NORTH SKOPJE – OLD BAZAAR/STARA CARSIJA || In the lanes of the Old Bazaar/Stara Carsija, Skopje, Macedonia. April 23, 2017.

NORTH SKOPJE – SKOPJE/KALE FORTRESS || A restored tower of Skopje/Kale Fortress, Skopje, Macedonia. April 24, 2017.
Perched atop the highest hill in the valley which Skopje finds itself in, Skopje/Kale Fortress occupies the highest point in the city. A landmark depicted on the city’s flag and coat of arms (along with the Stone Bridge), there has been a fortress here since Byzantine rule of the 6th century, but it has been rebuilt many times and nothing of the 6th century structure survives to this day. Parts of the present walls date to the 11th century, although reconstruction in recent years, especially of the battlements and towers destroyed in the 1963 earthquake, means portions of the fortress appear so new so as to belie its status as the oldest structure in the city.

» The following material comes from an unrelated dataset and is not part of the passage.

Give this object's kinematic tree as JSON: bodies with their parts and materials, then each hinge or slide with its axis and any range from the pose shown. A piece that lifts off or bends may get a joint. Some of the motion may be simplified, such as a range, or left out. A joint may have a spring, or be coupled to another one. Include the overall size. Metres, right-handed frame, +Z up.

NORTH SKOPJE – SKOPJE/KALE FORTRESS || Northern Skopje as seen from the walls of Skopje/Kale Fortress, Skopje, Macedonia. April 24, 2017.
Occupying the highest point in the city means the views from the walls of Skopje/Kale Fortress are impressive, including the view seen here looking towards the mountain range that acts as the border with neighbouring Kosovo to the Northeast.

NORTH SKOPJE – MUSTAFA PASHA MOSQUE || The 42-metre-high (140 feet) limestone minaret and 16-metre-wide (52 feet) dome of the Mustafa Pasha Mosque as seen from the walls of Skopje/Kale Fortress, Skopje, Macedonia. April 24, 2017.
The Ottoman-era Mustafa Pasha Mosque in Skopje’s Old Bazaar is probably the city’s most recognisable mosque, not to mention one of the most elegant Islamic buildings in Macedonia. Built in 1492 by Mustafa Pasha on an older Christian site, the mosque has changed much down through the years – it has received little structural change since its construction and underwent a five-year renovation between 2006 and 2011 that was funded by the Turkish government.